» SHORT PROBLEM
State the number of lines that include the string "finishes", and write nothing else.

» DATA TO PROCESS
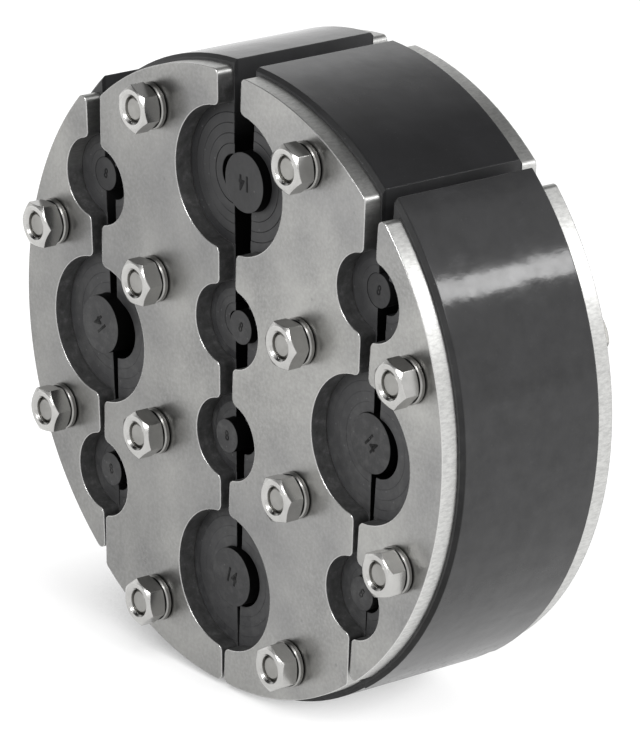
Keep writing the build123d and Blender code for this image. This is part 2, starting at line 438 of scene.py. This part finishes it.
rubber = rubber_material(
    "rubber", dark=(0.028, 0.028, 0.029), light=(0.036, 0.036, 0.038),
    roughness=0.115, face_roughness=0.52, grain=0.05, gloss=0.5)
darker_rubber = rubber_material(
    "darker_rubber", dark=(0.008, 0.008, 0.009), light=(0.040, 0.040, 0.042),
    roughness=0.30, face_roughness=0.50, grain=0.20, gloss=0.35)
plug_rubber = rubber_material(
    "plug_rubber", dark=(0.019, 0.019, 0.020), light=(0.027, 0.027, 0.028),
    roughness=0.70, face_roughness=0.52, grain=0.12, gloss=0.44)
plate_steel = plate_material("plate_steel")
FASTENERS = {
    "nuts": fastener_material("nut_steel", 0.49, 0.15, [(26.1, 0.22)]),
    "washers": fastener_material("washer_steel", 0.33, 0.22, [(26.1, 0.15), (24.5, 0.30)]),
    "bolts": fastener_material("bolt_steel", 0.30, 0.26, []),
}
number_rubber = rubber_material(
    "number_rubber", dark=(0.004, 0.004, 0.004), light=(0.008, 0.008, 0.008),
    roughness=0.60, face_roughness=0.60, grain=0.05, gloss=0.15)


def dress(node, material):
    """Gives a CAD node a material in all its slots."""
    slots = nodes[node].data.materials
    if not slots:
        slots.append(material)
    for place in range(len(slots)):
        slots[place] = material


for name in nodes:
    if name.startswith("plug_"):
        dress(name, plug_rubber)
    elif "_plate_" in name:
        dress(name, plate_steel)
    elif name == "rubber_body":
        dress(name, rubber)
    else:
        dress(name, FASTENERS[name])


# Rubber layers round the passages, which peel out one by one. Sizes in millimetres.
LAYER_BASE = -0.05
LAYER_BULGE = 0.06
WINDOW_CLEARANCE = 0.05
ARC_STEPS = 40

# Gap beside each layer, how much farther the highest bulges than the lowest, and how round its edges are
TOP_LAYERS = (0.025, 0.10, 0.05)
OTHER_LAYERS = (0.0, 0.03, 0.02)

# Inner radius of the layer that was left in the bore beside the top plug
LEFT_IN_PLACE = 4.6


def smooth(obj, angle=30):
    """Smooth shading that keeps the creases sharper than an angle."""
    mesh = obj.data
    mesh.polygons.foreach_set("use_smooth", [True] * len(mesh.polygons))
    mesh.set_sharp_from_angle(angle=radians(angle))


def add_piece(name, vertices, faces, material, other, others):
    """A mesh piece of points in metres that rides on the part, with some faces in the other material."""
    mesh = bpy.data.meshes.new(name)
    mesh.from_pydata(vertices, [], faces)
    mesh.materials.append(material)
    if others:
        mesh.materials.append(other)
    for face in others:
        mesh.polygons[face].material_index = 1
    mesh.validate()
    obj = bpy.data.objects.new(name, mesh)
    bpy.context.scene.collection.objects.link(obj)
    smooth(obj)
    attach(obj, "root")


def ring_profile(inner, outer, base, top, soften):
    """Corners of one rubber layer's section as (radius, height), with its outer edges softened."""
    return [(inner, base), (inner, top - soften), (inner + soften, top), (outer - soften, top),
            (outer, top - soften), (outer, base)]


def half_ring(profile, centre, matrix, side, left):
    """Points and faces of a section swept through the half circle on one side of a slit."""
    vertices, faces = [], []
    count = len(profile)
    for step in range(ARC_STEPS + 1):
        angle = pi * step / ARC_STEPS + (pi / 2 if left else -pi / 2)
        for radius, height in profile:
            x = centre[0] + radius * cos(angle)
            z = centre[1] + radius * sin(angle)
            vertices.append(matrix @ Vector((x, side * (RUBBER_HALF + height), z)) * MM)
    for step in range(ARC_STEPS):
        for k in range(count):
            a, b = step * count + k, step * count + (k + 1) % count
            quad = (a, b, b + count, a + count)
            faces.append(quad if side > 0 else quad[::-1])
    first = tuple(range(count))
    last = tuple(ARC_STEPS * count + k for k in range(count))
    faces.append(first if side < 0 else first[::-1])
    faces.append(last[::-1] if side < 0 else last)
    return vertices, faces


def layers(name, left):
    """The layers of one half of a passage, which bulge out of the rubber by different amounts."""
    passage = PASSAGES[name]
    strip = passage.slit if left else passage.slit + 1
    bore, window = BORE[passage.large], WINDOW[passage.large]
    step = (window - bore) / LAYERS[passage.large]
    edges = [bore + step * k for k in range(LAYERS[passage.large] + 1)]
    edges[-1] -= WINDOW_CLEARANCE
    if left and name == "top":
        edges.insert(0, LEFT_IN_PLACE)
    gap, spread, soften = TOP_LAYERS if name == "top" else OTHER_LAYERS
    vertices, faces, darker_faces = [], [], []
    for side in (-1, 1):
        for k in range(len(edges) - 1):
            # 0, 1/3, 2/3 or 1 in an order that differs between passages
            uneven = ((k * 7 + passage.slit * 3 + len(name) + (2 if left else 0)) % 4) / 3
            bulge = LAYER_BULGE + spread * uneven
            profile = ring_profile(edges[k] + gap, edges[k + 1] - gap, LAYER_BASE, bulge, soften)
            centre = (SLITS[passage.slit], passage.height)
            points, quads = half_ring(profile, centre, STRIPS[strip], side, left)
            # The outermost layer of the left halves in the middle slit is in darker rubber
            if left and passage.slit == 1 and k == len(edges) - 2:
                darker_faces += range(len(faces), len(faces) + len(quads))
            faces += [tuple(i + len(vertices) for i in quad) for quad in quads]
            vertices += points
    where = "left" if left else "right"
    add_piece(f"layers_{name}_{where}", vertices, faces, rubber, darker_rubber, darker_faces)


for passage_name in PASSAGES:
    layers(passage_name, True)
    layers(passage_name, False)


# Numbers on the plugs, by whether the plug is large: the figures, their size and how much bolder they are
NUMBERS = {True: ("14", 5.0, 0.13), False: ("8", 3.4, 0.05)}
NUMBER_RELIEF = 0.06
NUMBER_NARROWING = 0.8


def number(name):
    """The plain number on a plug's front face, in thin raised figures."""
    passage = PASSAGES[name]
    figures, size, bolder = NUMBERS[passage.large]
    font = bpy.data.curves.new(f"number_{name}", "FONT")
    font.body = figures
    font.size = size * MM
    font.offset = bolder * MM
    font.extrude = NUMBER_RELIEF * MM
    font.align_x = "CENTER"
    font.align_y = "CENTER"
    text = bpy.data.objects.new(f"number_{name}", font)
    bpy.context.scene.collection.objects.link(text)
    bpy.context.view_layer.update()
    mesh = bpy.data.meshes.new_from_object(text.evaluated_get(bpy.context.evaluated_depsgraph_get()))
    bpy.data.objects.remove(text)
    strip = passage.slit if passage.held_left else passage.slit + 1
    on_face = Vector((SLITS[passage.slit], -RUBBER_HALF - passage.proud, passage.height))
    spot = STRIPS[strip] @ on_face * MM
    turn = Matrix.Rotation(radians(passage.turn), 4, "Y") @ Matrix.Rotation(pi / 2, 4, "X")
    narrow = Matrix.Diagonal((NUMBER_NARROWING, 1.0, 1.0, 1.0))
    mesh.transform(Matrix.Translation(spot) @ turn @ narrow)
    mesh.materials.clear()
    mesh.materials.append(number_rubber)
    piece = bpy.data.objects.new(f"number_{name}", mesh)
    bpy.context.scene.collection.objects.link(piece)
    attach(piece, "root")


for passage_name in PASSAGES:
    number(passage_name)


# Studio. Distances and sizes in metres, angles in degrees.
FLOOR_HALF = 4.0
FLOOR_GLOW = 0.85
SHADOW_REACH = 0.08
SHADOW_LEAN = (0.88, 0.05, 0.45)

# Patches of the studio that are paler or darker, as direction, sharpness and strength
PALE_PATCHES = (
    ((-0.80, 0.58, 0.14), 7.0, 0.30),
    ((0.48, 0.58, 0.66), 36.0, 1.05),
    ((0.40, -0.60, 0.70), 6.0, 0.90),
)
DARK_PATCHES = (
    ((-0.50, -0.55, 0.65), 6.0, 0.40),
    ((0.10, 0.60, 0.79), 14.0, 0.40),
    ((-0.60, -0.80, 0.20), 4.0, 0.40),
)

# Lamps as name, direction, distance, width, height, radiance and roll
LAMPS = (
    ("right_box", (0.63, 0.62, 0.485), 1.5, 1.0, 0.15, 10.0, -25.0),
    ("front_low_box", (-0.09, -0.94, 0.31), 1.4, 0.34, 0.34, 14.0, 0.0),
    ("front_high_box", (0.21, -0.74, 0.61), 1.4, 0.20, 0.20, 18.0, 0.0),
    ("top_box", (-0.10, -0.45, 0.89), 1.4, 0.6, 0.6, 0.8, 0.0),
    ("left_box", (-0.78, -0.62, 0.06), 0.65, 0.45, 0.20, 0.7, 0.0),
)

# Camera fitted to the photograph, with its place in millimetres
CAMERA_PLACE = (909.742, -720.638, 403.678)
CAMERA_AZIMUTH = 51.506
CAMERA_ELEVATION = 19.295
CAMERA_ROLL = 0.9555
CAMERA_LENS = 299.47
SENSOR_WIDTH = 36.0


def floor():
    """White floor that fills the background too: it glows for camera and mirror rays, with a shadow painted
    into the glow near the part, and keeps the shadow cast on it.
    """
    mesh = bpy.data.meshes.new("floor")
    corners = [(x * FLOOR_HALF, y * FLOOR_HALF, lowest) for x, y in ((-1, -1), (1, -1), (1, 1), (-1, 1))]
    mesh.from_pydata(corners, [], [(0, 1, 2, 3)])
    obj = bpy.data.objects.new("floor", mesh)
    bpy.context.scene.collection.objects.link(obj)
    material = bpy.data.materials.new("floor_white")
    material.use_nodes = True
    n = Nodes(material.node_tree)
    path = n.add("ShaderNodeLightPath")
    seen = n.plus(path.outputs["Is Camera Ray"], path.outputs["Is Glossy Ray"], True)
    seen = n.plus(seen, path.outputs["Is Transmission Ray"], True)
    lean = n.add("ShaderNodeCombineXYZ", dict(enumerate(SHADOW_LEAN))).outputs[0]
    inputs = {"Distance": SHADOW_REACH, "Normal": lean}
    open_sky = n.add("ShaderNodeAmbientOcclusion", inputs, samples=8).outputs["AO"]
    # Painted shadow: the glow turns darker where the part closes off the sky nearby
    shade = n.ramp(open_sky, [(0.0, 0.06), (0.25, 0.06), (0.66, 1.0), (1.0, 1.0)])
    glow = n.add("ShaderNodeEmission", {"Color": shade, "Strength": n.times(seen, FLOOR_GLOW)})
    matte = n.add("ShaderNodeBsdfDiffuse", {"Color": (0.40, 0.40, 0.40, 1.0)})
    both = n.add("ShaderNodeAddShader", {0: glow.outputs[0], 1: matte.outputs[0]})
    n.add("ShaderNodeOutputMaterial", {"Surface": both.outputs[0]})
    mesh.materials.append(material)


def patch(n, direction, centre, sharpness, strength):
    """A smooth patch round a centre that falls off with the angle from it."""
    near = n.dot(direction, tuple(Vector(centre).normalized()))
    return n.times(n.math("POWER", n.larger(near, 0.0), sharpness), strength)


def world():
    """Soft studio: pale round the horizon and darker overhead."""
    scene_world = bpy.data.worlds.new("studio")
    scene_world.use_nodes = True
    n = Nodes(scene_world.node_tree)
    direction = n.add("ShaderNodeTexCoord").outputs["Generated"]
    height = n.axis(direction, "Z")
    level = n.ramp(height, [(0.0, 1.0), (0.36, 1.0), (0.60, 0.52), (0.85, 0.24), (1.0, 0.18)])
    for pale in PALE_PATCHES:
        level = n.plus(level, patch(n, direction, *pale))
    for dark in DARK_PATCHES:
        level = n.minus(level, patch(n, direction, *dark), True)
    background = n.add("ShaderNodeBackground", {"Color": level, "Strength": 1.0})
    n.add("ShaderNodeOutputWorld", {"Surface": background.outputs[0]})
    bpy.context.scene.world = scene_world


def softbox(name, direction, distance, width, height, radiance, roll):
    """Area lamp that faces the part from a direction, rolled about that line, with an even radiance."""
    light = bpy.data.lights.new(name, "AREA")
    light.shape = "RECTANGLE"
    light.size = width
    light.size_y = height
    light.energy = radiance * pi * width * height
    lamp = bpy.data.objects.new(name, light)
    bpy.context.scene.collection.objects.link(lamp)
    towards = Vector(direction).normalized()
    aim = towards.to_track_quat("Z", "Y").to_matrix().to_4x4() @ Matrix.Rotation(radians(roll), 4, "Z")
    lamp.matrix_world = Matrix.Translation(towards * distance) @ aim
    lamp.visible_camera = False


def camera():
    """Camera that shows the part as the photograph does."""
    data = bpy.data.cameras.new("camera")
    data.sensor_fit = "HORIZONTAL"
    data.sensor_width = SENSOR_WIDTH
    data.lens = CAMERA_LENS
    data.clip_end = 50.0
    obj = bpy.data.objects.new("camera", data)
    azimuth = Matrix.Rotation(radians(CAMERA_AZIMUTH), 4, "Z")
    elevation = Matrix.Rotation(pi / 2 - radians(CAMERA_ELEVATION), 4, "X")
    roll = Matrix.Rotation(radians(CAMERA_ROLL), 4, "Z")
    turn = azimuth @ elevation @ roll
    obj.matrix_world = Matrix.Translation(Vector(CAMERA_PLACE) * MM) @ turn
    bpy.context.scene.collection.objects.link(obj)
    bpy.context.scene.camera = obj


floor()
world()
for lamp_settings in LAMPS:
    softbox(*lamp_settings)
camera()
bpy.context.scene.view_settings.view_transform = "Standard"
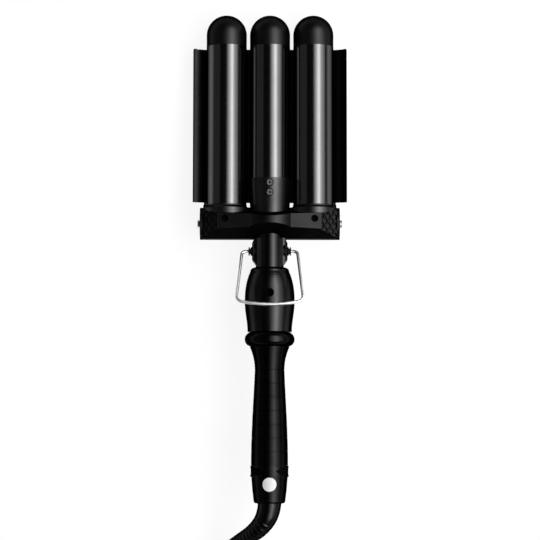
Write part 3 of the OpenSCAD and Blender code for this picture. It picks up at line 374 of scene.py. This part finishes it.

» EXPECTED ANSWER
2